» EXERCISE PROMPT:
Each line below should be quoted exactly, please.

━━━━━━━━━━━━━━━━━━━━━━━━━━━━━━

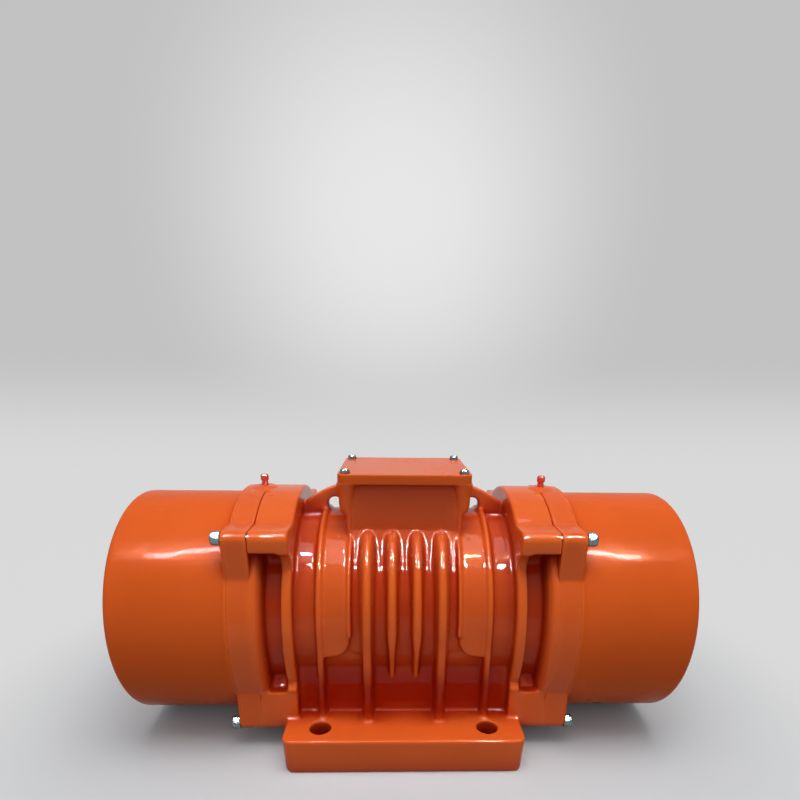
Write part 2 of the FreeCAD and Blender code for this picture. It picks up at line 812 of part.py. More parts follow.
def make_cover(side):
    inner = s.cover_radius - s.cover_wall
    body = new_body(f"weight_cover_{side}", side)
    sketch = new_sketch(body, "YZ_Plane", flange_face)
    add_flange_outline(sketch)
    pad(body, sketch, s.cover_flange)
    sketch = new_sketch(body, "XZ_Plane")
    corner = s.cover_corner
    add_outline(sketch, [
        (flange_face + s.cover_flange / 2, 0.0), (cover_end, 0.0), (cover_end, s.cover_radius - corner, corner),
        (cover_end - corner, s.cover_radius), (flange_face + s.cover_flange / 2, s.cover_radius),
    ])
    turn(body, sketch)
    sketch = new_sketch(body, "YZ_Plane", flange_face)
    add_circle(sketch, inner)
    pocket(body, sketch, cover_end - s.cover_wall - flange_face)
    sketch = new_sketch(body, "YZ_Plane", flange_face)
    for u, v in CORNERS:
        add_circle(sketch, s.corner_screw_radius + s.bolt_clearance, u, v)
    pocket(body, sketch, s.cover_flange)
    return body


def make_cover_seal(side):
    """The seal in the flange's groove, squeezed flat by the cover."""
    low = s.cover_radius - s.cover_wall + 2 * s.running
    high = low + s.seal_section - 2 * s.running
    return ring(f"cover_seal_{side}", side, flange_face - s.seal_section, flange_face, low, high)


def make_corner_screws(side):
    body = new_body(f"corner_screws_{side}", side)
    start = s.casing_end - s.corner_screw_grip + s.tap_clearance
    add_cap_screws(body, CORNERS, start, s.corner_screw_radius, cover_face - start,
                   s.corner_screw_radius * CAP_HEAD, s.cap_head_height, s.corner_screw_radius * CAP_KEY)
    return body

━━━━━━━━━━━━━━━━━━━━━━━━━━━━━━

» SOLUTION FOR THIS TASK:
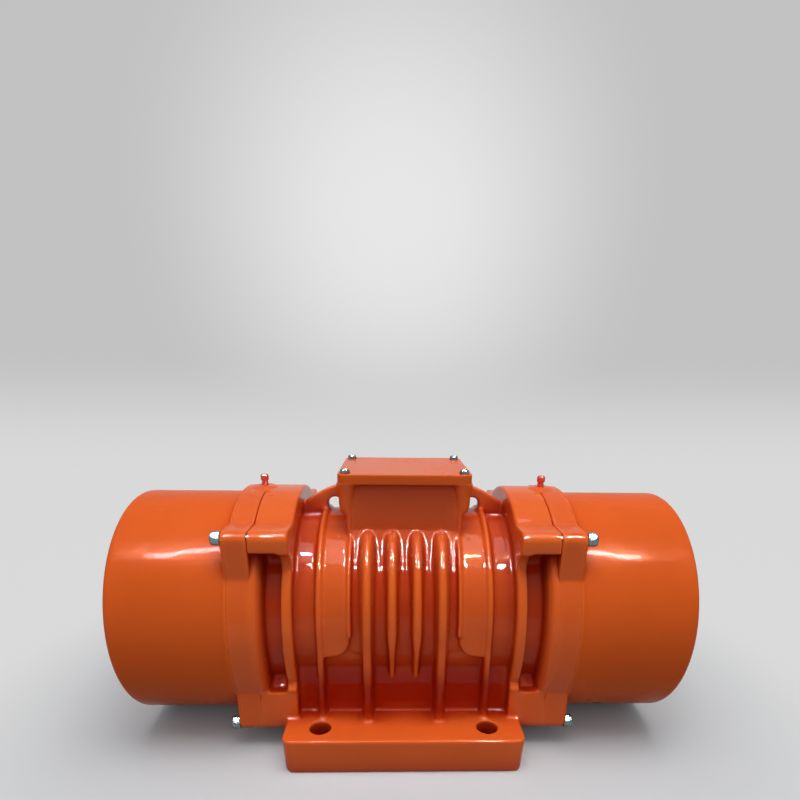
Write part 2 of the FreeCAD and Blender code for this picture. It picks up at line 812 of part.py. More parts follow.
def make_cover(side):
    inner = s.cover_radius - s.cover_wall
    body = new_body(f"weight_cover_{side}", side)
    sketch = new_sketch(body, "YZ_Plane", flange_face)
    add_flange_outline(sketch)
    pad(body, sketch, s.cover_flange)
    sketch = new_sketch(body, "XZ_Plane")
    corner = s.cover_corner
    add_outline(sketch, [
        (flange_face + s.cover_flange / 2, 0.0), (cover_end, 0.0), (cover_end, s.cover_radius - corner, corner),
        (cover_end - corner, s.cover_radius), (flange_face + s.cover_flange / 2, s.cover_radius),
    ])
    turn(body, sketch)
    sketch = new_sketch(body, "YZ_Plane", flange_face)
    add_circle(sketch, inner)
    pocket(body, sketch, cover_end - s.cover_wall - flange_face)
    sketch = new_sketch(body, "YZ_Plane", flange_face)
    for u, v in CORNERS:
        add_circle(sketch, s.corner_screw_radius + s.bolt_clearance, u, v)
    pocket(body, sketch, s.cover_flange)
    return body


def make_cover_seal(side):
    """The seal in the flange's groove, squeezed flat by the cover."""
    low = s.cover_radius - s.cover_wall + 2 * s.running
    high = low + s.seal_section - 2 * s.running
    return ring(f"cover_seal_{side}", side, flange_face - s.seal_section, flange_face, low, high)


def make_corner_screws(side):
    body = new_body(f"corner_screws_{side}", side)
    start = s.casing_end - s.corner_screw_grip + s.tap_clearance
    add_cap_screws(body, CORNERS, start, s.corner_screw_radius, cover_face - start,
                   s.corner_screw_radius * CAP_HEAD, s.cap_head_height, s.corner_screw_radius * CAP_KEY)
    return body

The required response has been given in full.